Dunque, non è una follia poter pensare ad una musica che dispensa pace. Che alla pace non guarda con l’intenzione delle parole ma con i fatti del gesto. Quello musicale, quello alla tastiera. Quello di un
Johann Sebastian Bach che, protestante, ripensa il “corale” della liturgia tedesca attraverso le proprietà espressive dell’iraniano
Ramin Bahrami, presente l’altra sera nella sala
Rossini di Villa Ottolini–
Tosi di Busto Arsizio per dirci, ancora una volta, che Bach è il Tutto e l’Infinito. E che gli applausi vanno a Bach e non ai musicisti. Adottato italiano all’età di 11 anni dopo la fuga da Teheran, dove il padre trova la morte per mano degli
Ayatollah,
Bahrami segue i consigli del genitore – che lo spinge allo studio profondo del Kantor di Lipsia – e cresce con Piero Rattalino. Per poi trovare la sua maturità al fianco di Rosalyn Tureck, che di Bach era una “pasionaria” poco stravagante e tanto severa. Bahrami e Bach sono, da anni, una coppia indisciplinata, visionaria, estetica sino al midollo. Capace di risollevare dalla polvere la convinzione di Edward Said: “La musica ha in sé qualcosa di sovversivo”. Così come lo è il progetto del West-Eastern Divan disegnato e realizzato dallo stesso Said con Daniel Barenboim. Un’orchestra dove i palestinesi suonano gomito a gomito con gli israeliani e tutto il resto del mondo arabo. Dice, Baremboim: «Musica e religione condividono un’ansia comune per il rapporto fra gli essere umani, e fra l’uomo e l’universo. L’impegno nella musica esige una ricerca incessante dell’interezza nonostante l’infinita diversità presente in ogni singola opera». Bahrami rincorre l’equilibrio, lo rintraccia e lo fa proprio. Per alcuni si tratta della reincarnazione di
Glenn Gould, per altri Bahrami è un esempio coscienzioso e riservato (per pudicizia musicale) di ciò che dovrebbe essere il concertista oggi.
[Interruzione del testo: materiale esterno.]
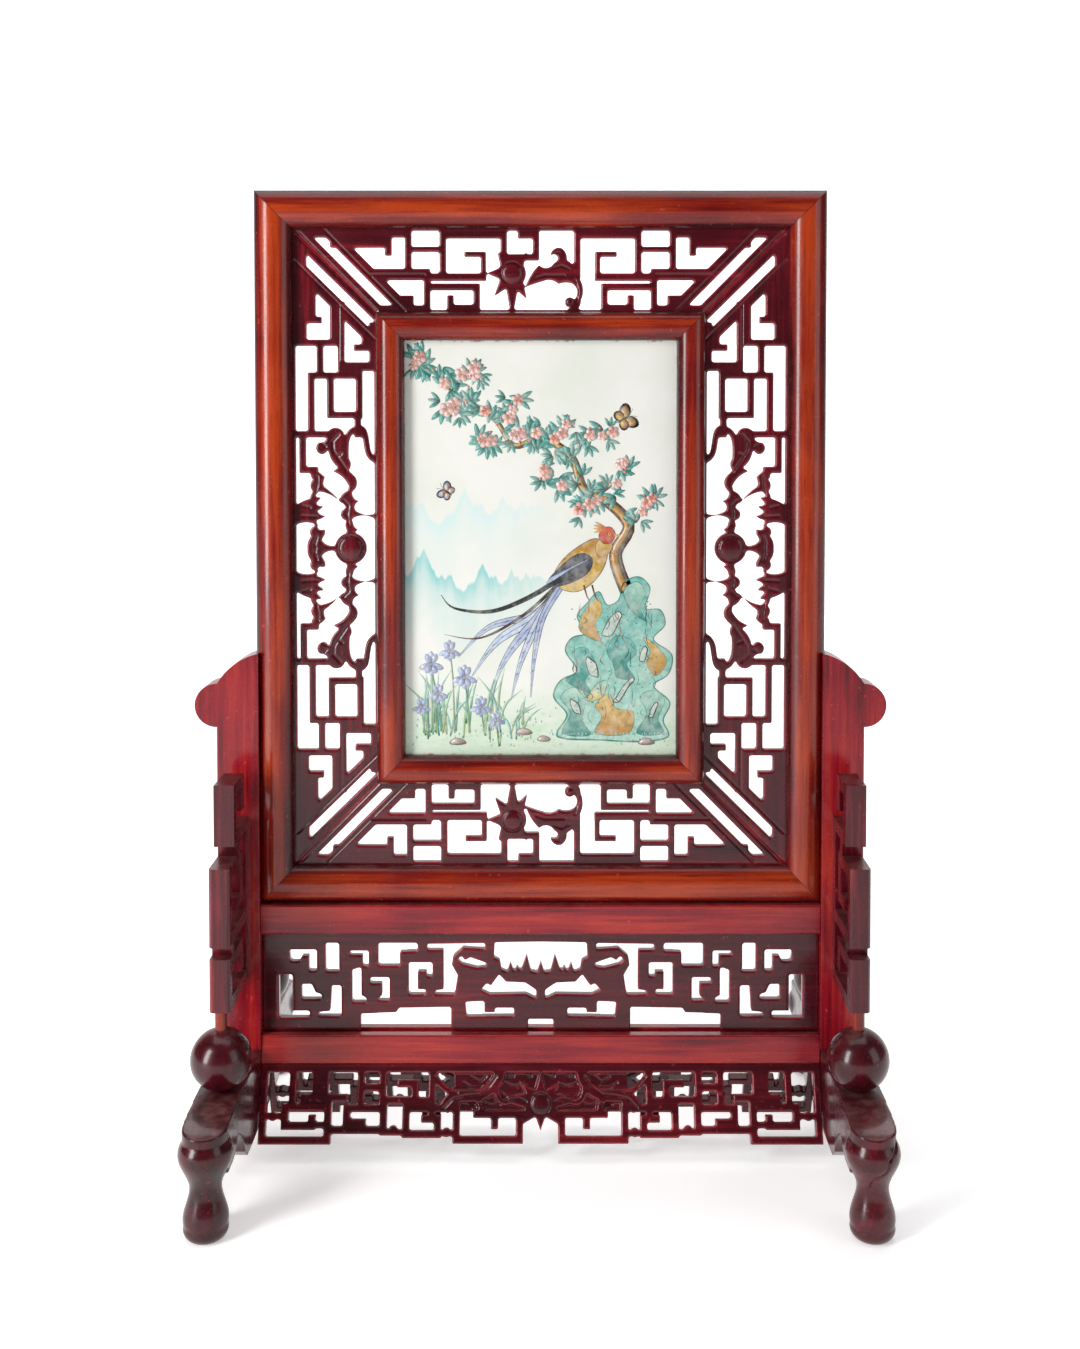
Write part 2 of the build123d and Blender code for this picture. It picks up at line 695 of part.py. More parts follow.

Nulla di esageratamente ginnico e nulla di quell’atteggiarsi inquinato da prima donna che lo stesso Ramin condanna. Piuttosto, Bach ancora una volta. Che nelle parole del giovane pianista «assomiglia al mondo che immagino ancora possibile. È un compositore tedesco, ma si innamora del ritmo
siciliano, dove sono presenti influssi arabi; assimila le emozioni e le forme più diverse della musica del suo tempo, senza distruggerle. La
Ciaccona è una danza che nasce nel Centro-America! Unisce il rigore e la fantasia, ascolta, restituisce, restando se stesso; collega, non separa. Ha la mente e il cuore aperti: magari la sua musica potesse parlare ai politici!». Magari.